The 59-year-old throws it back on the ground. “I’m thinking of all the women and children who died here,” he says.

He is standing on the site of the Battle of Waterberg where, on August 11, 1904, the German colonial army decimated Herero rebels who were fighting the colonists who had imposed their rule on the country and seized much of its land. The killings were part of a German campaign of collective punishment between 1904 and 1908 that is today recognised as the 20th century’s first genocide.

But his ancestors were not mere victims, he tells Al Jazeera: “This war was the first resistance to colonialism.”

Jephta Nguherimo
Jephta surveys rusted implements at the site of the Battle of Waterberg [Hamilton Wende/Al Jazeera]
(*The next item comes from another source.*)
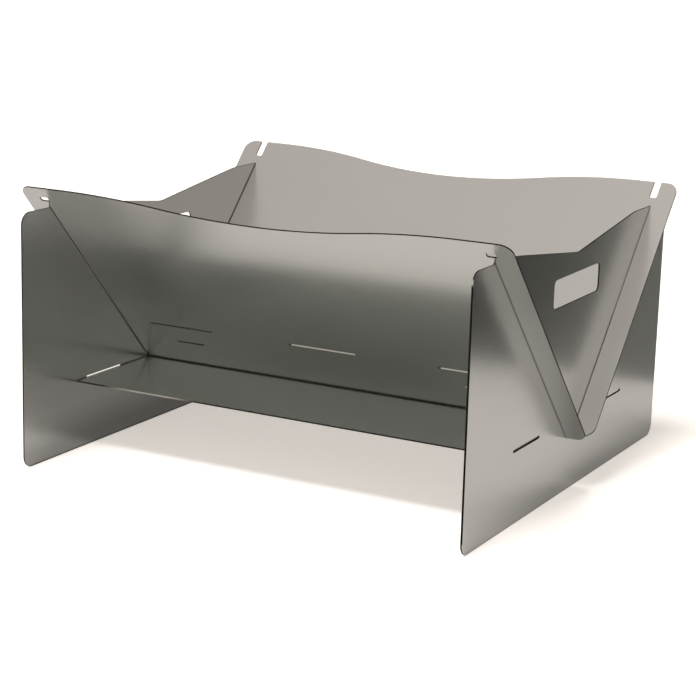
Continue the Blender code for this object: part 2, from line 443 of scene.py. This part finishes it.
def front_marks(run, step):
    """The side plates' marks, and a painted dark reflection in the upper left corner and on the right strip."""
    bright, rim_burn_and_shade, _ = vent_marks(run, step)
    shift = (step - LAP_TOP).greatest(0.0) * IMAGE_SLANT
    corner = eased((CORNER_RUN - run) * (1 / CORNER_RUN_FADE)) * eased((step - CORNER_STEP) * (1 / CORNER_STEP_FADE))
    corner = corner * ((run - shift + INSIDE) * CORNER_SHARPNESS).clamped()
    strip = ((run - shift - END_MIDDLE) * STRIP_SHARPNESS).clamped()
    strip = strip * eased((step - STRIP_STEP) * (1 / STRIP_STEP_FADE))
    return bright, rim_burn_and_shade, corner * CORNER_DARK_REFLECTION + strip * STRIP_DARK_REFLECTION


print("the corner is darker by", CORNER_DARK_REFLECTION, "and the strip by", STRIP_DARK_REFLECTION)

# %% [markdown]
# Marks on the base plate
#
# The photograph shows two marks on the base plate: a dark line at the front plate's foot, and a bright stretch of
# its front edge towards the left end, as if the cut edge were polished there. The dark line is painted shade, and
# it is repeated at the rear plate's foot.

# %% Marks for the base plate
FOOT_LINE = (0.0222, 0.0236)
POLISHED_RUN, POLISHED_RUN_FADE = (-0.215, -0.10), 0.035
POLISHED_STEP = (-0.17, -0.1605)


def foot_marks(run, step):
    """A line of painted shade at each side plate's foot, and a polished stretch of the front edge."""
    polished = mask_between(run, *POLISHED_RUN, POLISHED_RUN_FADE) * mask_between(step, *POLISHED_STEP)
    return polished, mask_between(step.magnitude(), *FOOT_LINE) * FOOT_SHADE_DARKNESS, 0.0


print("the polished stretch lies on the edge at y", round(base_low.y, 4))

# %% [markdown]
# Dressing the sheets
#
# The model's sheets keep their meshes and places, and each only gets a material. One material could serve all of
# them, but each sheet has its own directions and marks. The end plates are brushed from front to back and the
# other three along the bowl. The side plates are a little smoother, by choice.

# %% Five sheets of steel
X_AXIS, Y_AXIS, Z_AXIS = Vector((1, 0, 0)), Vector((0, 1, 0)), Vector((0, 0, 1))
FLAT_ROUGHNESS, SIDE_ROUGHNESS = 0.25, 0.23
BOW = 0.17
END_JOINT, BASE_JOINT, SIDE_JOINT = 0.0026, 0.0012, 0.0018


def dress(node, along, across, roughness, bow, joint_reach, marks):
    """Give one CAD sheet its brushed steel."""
    facing = along.cross(across)
    steel = brushed_steel("steel_" + node, tuple(along), tuple(across), tuple(facing), roughness, bow, joint_reach,
                          marks)
    sheet = frame["nodes"][node]
    sheet.data.materials.clear()
    sheet.data.materials.append(steel)
    print(node, "grain along", tuple(along), "faces", tuple(round(value, 3) for value in facing))


dress("left_end_plate", Y_AXIS, Z_AXIS, FLAT_ROUGHNESS, 0.0, END_JOINT, dark_foot_reflection)
dress("right_end_plate", Y_AXIS, Z_AXIS, FLAT_ROUGHNESS, 0.0, END_JOINT, corner_marks)
dress("base_plate", X_AXIS, Y_AXIS, FLAT_ROUGHNESS, 0.0, BASE_JOINT, foot_marks)
dress("front_side_plate", X_AXIS, slopes["front_side"], SIDE_ROUGHNESS, -BOW, SIDE_JOINT, front_marks)
dress("rear_side_plate", X_AXIS, slopes["rear_side"], SIDE_ROUGHNESS, 0.0, SIDE_JOINT, vent_marks)

# %% [markdown]
# What the studio is made of
#
# The floor and the cards round the bowl are plain rectangles of matt stuff. Blender's own plane could be scaled and
# turned into place. A mesh made from its four corners says at once where it stands, so that is how they are made.

# %% Matt rectangles
def matt_material(name):
    """A material without gloss, a wire to start its sums from, and its shader."""
    material = bpy.data.materials.new(name)
    material.use_nodes = True
    shader = material.node_tree.nodes["Principled BSDF"]
    shader.inputs["Roughness"].default_value = 1.0
    shader.inputs["Specular IOR Level"].default_value = 0.0
    return material, Wire(material.node_tree), shader


def rectangle(name, corners, material):
    """A single face with four corners."""
    mesh = bpy.data.meshes.new(name)
    mesh.from_pydata(corners, [], [(0, 1, 2, 3)])
    mesh.materials.append(material)
    made = bpy.data.objects.new(name, mesh)
    bpy.context.scene.collection.objects.link(made)
    return made


print("matt rectangles for the floor and the cards")

# %% [markdown]
# Cards for the metal to mirror
#
# In an all-white room steel looks like grey plastic, so photographers stand darker cards near it. The rear card is
# behind the bowl on the right. The right end plate mirrors it as the dark field above its bright foot. The card is
# pale beside the bowl and dark further out, which gives the field a soft border.
#
# The low card in front darkens the lower middle and right of the front plate. The camera reaches it in three
# bounces, because the front plate mirrors the base plate, and in it the front plate once more. Both cards are
# seen in the metal only. They throw no shadow on the floor.

# %% Two cards
PALE_CARD = (0.26, 0.27, 0.26)
DARK_CARD = (0.008, 0.009, 0.008)
PALE_X = 0.36
DARK_X = 0.56
REAR_ENDS, REAR_HEIGHT = (Vector((0.16, 0.5025, 0)), Vector((1.60, 0.2865, 0))), 1.1
FRONT_CARD = (0.32, 0.36, 0.31)
FRONT_ENDS, FRONT_HEIGHT = (Vector((-1.1, -0.50, 0)), Vector((-0.02, -0.55, 0))), 0.14


def add_card(name, near, far, height, pale, dark):
    """A card that stands on the floor between two places, is seen only in the metal, and darkens with x."""
    material, start, shader = matt_material(name)
    x = start.node("ShaderNodeTexCoord", output="Object").toward((1, 0, 0))
    darkness = ((x - PALE_X) * (1 / (DARK_X - PALE_X))).clamped()
    colour = darkness.blended((*pale, 1), (*dark, 1))
    start.tree.links.new(colour.socket, shader.inputs["Base Color"])
    up = Vector((0, 0, height))
    card = rectangle(name, [near, far, far + up, near + up], material)
    card.visible_camera = False
    card.visible_diffuse = False
    card.visible_shadow = False
    return card


add_card("rear_card", *REAR_ENDS, REAR_HEIGHT, PALE_CARD, DARK_CARD)
add_card("front_card", *FRONT_ENDS, FRONT_HEIGHT, FRONT_CARD, FRONT_CARD)
print("rear card", REAR_HEIGHT, "m high, front card", FRONT_HEIGHT, "m high")

# %% [markdown]
# The floor
#
# The photograph's background is plain white. A floor could be lit until it is white, but so much light would wash
# out the metal. So about half of the white that the camera sees is a glow of the floor's own, and the rest is lit
# paper, which keeps the bowl's soft shadow. In mirror images the paper is darker and glows less, which brought the
# metal closer to the photograph's. Nothing here lets light through, so transmission needs no case of its own.

# %% White floor
FLOOR_REACH = 20.0
FLOOR_WHITE = 0.97
SKY = (1.0, 0.93, 0.865)
BLACK = (0, 0, 0, 1)
CAMERA_GLOW = 0.5
MIRROR_GLOW = 0.15
MIRROR_SHARE = 0.72


def add_floor():
    """A level white sheet under the bowl, far wider than the picture."""
    material, start, shader = matt_material("studio_white")
    seen = start.node("ShaderNodeLightPath", output="Is Camera Ray")
    mirrored = start.node("ShaderNodeLightPath", output="Is Glossy Ray")
    paper = (mirrored * (1 - MIRROR_SHARE)).blended((FLOOR_WHITE, FLOOR_WHITE, FLOOR_WHITE, 1), BLACK)
    glow = (seen * CAMERA_GLOW + mirrored * MIRROR_GLOW).blended(BLACK, (*SKY, 1))
    start.tree.links.new(paper.socket, shader.inputs["Base Color"])
    start.tree.links.new(glow.socket, shader.inputs["Emission Color"])
    shader.inputs["Emission Strength"].default_value = 1.0
    reach = FLOOR_REACH
    corners = [(-reach, -reach, 0), (reach, -reach, 0), (reach, reach, 0), (-reach, reach, 0)]
    floor = rectangle("studio_floor", corners, material)
    return floor


floor = add_floor()
print(floor.name, "is", 2 * FLOOR_REACH, "m wide")

# %% [markdown]
# Key and fill
#
# A lamp near metal shows as a hot spot, and the photograph has none. The key is therefore a sun with a wide angle,
# for soft shadows, and it isn't seen in the metal: it lights the floor, and the metal mirrors the floor. It stands
# almost overhead, a little to the front. A weak fill in front does the same for the floor that the front plate
# mirrors.

# %% Two lamps
LAMP_COLOUR = (1.0, 0.94, 0.875)
KEY_STRENGTH = 1.95
KEY_ANGLE = math.radians(20)
KEY_FROM = Vector((-0.08, -0.33, 0.94))
FILL_POWER = 1.0
FILL_WIDTH, FILL_DEPTH = 0.6, 0.15
FILL_PLACE = Vector((0.06, -0.42, 0.70))
FILL_AIM = Vector((0.06, -0.2, 0))


def add_lamp(name, kind, energy, source):
    """A lamp that shines from the side of its source direction and isn't seen in the metal."""
    lamp = bpy.data.lights.new(name, kind)
    lamp.energy = energy
    lamp.color = LAMP_COLOUR
    holder = bpy.data.objects.new(name, lamp)
    holder.rotation_euler = source.to_track_quat("Z", "Y").to_euler()
    holder.visible_glossy = False
    bpy.context.scene.collection.objects.link(holder)
    return holder


key = add_lamp("front_key", "SUN", KEY_STRENGTH, KEY_FROM)
key.data.angle = KEY_ANGLE
fill = add_lamp("front_fill", "AREA", FILL_POWER, FILL_PLACE - FILL_AIM)
fill.data.shape = "RECTANGLE"
fill.data.size = FILL_WIDTH
fill.data.size_y = FILL_DEPTH
fill.location = FILL_PLACE
fill.visible_camera = False
print(key.name, "strength", KEY_STRENGTH, "and", fill.name, FILL_POWER, "W")

# %% [markdown]
# The studio's sky
#
# The rest of the light comes from all round, as from the pale walls of a room. It could be one even grey. The
# plates in the photograph mirror different tones, though, so the sky is dimmer at the left and right, has a broad
# brighter patch behind the camera, and turns from warm to faintly green in front. It lights the floor less than it
# shows in the metal, which makes the shade under the bowl deep enough. For the camera it is plain white.

# %% World
WORLD_LEVEL = 0.855
SIDE_DIP = 0.67
WINDOW_GAIN = 1.2
WINDOW_FROM = (0.46, -0.84, 0.28)
WINDOW_SQUARINGS = 3
FLOOR_SHARE = 0.30
FRONT_SKY = (0.93, 0.97, 0.90)
WHITE = (1, 1, 1, 1)


def light_world():
    """A pale sky that is dimmer at both sides and brighter behind the camera."""
    world = bpy.data.worlds.new("studio_light")
    world.use_nodes = True
    tree = world.node_tree
    direction = Wire(tree).node("ShaderNodeTexCoord", output="Generated")
    rightward = direction.toward((1, 0, 0))
    frontward = direction.toward((0, -1, 0)).clamped()
    window = direction.toward(WINDOW_FROM).clamped()
    for _ in range(WINDOW_SQUARINGS):
        window = window * window
    lighting = direction.node("ShaderNodeLightPath", output="Is Diffuse Ray")
    seen = direction.node("ShaderNodeLightPath", output="Is Camera Ray")
    level = WORLD_LEVEL - rightward * rightward * SIDE_DIP + window * WINDOW_GAIN
    strength = level * (1.0 - lighting * (1 - FLOOR_SHARE)) * (1.0 - seen) + seen
    colour = (frontward * frontward).blended((*SKY, 1), (*FRONT_SKY, 1))
    background = tree.nodes["Background"]
    tree.links.new(seen.blended(colour, WHITE).socket, background.inputs["Color"])
    tree.links.new(strength.socket, background.inputs["Strength"])
    bpy.context.scene.world = world
    return world


world = light_world()
bpy.context.scene.view_settings.view_transform = "Standard"
print(world.name, "level", WORLD_LEVEL, "with", WINDOW_GAIN, "more behind the camera")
Jephta was born in the village of Ombuyovakura in Namibia but lives in the United States now. He has a beard streaked with grey and speaks softly and thoughtfully. A poet and a deeply spiritual person, he believes passionately in justice for his people but also in reconciliation with the Germans who massacred tens of thousands of Herero, Nama and San, ethnic communities indigenous to the country then known as South West Africa.

“I have great respect for my grandparents and parents for the extraordinary efforts they took to protect us children from the transgenerational trauma wrought by the Genocide,” he wrote in 2020. “[D]uring their storytelling about the 1904 war, Herero men would never mention the genocide. They would only speak about the war of resistance.”